## RAW DATA
↓

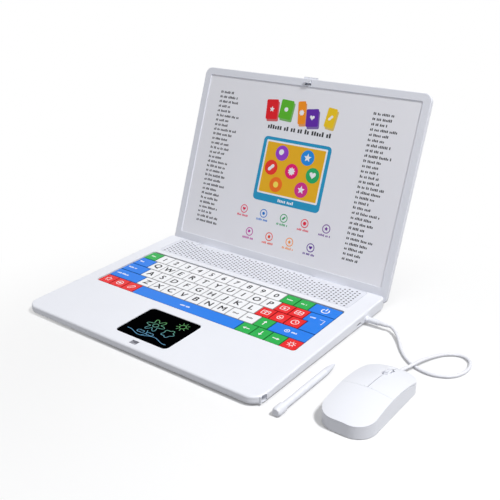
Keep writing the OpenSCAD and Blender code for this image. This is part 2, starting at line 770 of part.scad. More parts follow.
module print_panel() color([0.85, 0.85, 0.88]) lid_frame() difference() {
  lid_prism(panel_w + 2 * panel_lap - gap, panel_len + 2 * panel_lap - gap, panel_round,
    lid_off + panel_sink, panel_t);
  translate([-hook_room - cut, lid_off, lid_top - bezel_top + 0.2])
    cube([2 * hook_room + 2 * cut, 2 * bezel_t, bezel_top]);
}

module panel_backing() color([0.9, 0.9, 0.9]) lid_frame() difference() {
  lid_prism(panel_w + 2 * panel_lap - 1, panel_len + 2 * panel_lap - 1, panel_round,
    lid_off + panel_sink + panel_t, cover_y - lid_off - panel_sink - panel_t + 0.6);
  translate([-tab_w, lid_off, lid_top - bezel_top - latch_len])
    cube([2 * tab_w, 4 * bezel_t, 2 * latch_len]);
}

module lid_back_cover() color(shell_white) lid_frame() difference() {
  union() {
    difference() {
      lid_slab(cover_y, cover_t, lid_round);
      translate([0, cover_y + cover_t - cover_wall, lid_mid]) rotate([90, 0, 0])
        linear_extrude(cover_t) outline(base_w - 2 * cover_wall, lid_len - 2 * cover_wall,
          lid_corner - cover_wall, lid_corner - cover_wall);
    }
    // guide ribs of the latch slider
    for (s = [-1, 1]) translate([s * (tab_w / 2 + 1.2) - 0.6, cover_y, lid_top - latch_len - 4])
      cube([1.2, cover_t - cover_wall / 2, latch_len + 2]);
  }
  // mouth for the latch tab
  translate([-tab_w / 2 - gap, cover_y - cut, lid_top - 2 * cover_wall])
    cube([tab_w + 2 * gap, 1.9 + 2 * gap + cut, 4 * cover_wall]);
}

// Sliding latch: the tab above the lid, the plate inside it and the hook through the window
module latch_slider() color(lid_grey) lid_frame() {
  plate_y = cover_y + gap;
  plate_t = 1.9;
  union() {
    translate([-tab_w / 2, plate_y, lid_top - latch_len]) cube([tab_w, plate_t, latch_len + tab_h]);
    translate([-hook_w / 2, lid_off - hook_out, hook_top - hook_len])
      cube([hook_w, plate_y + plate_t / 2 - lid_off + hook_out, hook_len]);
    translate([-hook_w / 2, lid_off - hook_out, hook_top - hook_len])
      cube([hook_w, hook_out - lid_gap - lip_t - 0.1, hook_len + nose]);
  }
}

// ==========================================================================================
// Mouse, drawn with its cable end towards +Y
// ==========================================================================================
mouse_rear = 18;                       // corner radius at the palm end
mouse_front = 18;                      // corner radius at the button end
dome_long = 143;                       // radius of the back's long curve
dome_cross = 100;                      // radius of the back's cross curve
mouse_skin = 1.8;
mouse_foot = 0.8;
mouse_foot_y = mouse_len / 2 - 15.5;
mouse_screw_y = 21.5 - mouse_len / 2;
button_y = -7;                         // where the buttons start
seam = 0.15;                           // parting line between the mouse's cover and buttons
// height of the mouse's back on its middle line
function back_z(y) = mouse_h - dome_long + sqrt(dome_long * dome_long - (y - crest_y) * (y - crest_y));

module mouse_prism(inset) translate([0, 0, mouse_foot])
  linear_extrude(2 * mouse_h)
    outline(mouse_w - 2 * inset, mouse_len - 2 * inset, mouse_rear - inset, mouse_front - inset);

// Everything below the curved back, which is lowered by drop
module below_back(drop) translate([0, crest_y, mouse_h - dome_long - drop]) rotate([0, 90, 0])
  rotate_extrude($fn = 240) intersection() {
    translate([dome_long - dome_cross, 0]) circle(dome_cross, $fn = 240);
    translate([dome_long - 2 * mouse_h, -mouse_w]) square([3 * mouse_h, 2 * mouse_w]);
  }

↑

## WHAT YOU ARE ASKED TO DO
Print out the whole listing exactly as it appears.

## EXPECTED ANSWER
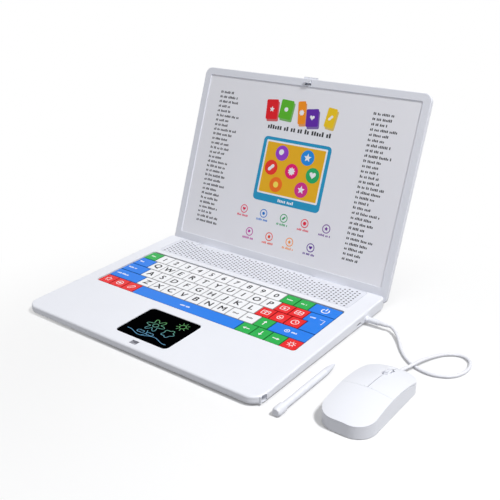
Keep writing the OpenSCAD and Blender code for this image. This is part 2, starting at line 770 of part.scad. More parts follow.
module print_panel() color([0.85, 0.85, 0.88]) lid_frame() difference() {
  lid_prism(panel_w + 2 * panel_lap - gap, panel_len + 2 * panel_lap - gap, panel_round,
    lid_off + panel_sink, panel_t);
  translate([-hook_room - cut, lid_off, lid_top - bezel_top + 0.2])
    cube([2 * hook_room + 2 * cut, 2 * bezel_t, bezel_top]);
}

module panel_backing() color([0.9, 0.9, 0.9]) lid_frame() difference() {
  lid_prism(panel_w + 2 * panel_lap - 1, panel_len + 2 * panel_lap - 1, panel_round,
    lid_off + panel_sink + panel_t, cover_y - lid_off - panel_sink - panel_t + 0.6);
  translate([-tab_w, lid_off, lid_top - bezel_top - latch_len])
    cube([2 * tab_w, 4 * bezel_t, 2 * latch_len]);
}

module lid_back_cover() color(shell_white) lid_frame() difference() {
  union() {
    difference() {
      lid_slab(cover_y, cover_t, lid_round);
      translate([0, cover_y + cover_t - cover_wall, lid_mid]) rotate([90, 0, 0])
        linear_extrude(cover_t) outline(base_w - 2 * cover_wall, lid_len - 2 * cover_wall,
          lid_corner - cover_wall, lid_corner - cover_wall);
    }
    // guide ribs of the latch slider
    for (s = [-1, 1]) translate([s * (tab_w / 2 + 1.2) - 0.6, cover_y, lid_top - latch_len - 4])
      cube([1.2, cover_t - cover_wall / 2, latch_len + 2]);
  }
  // mouth for the latch tab
  translate([-tab_w / 2 - gap, cover_y - cut, lid_top - 2 * cover_wall])
    cube([tab_w + 2 * gap, 1.9 + 2 * gap + cut, 4 * cover_wall]);
}

// Sliding latch: the tab above the lid, the plate inside it and the hook through the window
module latch_slider() color(lid_grey) lid_frame() {
  plate_y = cover_y + gap;
  plate_t = 1.9;
  union() {
    translate([-tab_w / 2, plate_y, lid_top - latch_len]) cube([tab_w, plate_t, latch_len + tab_h]);
    translate([-hook_w / 2, lid_off - hook_out, hook_top - hook_len])
      cube([hook_w, plate_y + plate_t / 2 - lid_off + hook_out, hook_len]);
    translate([-hook_w / 2, lid_off - hook_out, hook_top - hook_len])
      cube([hook_w, hook_out - lid_gap - lip_t - 0.1, hook_len + nose]);
  }
}

// ==========================================================================================
// Mouse, drawn with its cable end towards +Y
// ==========================================================================================
mouse_rear = 18;                       // corner radius at the palm end
mouse_front = 18;                      // corner radius at the button end
dome_long = 143;                       // radius of the back's long curve
dome_cross = 100;                      // radius of the back's cross curve
mouse_skin = 1.8;
mouse_foot = 0.8;
mouse_foot_y = mouse_len / 2 - 15.5;
mouse_screw_y = 21.5 - mouse_len / 2;
button_y = -7;                         // where the buttons start
seam = 0.15;                           // parting line between the mouse's cover and buttons
// height of the mouse's back on its middle line
function back_z(y) = mouse_h - dome_long + sqrt(dome_long * dome_long - (y - crest_y) * (y - crest_y));

module mouse_prism(inset) translate([0, 0, mouse_foot])
  linear_extrude(2 * mouse_h)
    outline(mouse_w - 2 * inset, mouse_len - 2 * inset, mouse_rear - inset, mouse_front - inset);

// Everything below the curved back, which is lowered by drop
module below_back(drop) translate([0, crest_y, mouse_h - dome_long - drop]) rotate([0, 90, 0])
  rotate_extrude($fn = 240) intersection() {
    translate([dome_long - dome_cross, 0]) circle(dome_cross, $fn = 240);
    translate([dome_long - 2 * mouse_h, -mouse_w]) square([3 * mouse_h, 2 * mouse_w]);
  }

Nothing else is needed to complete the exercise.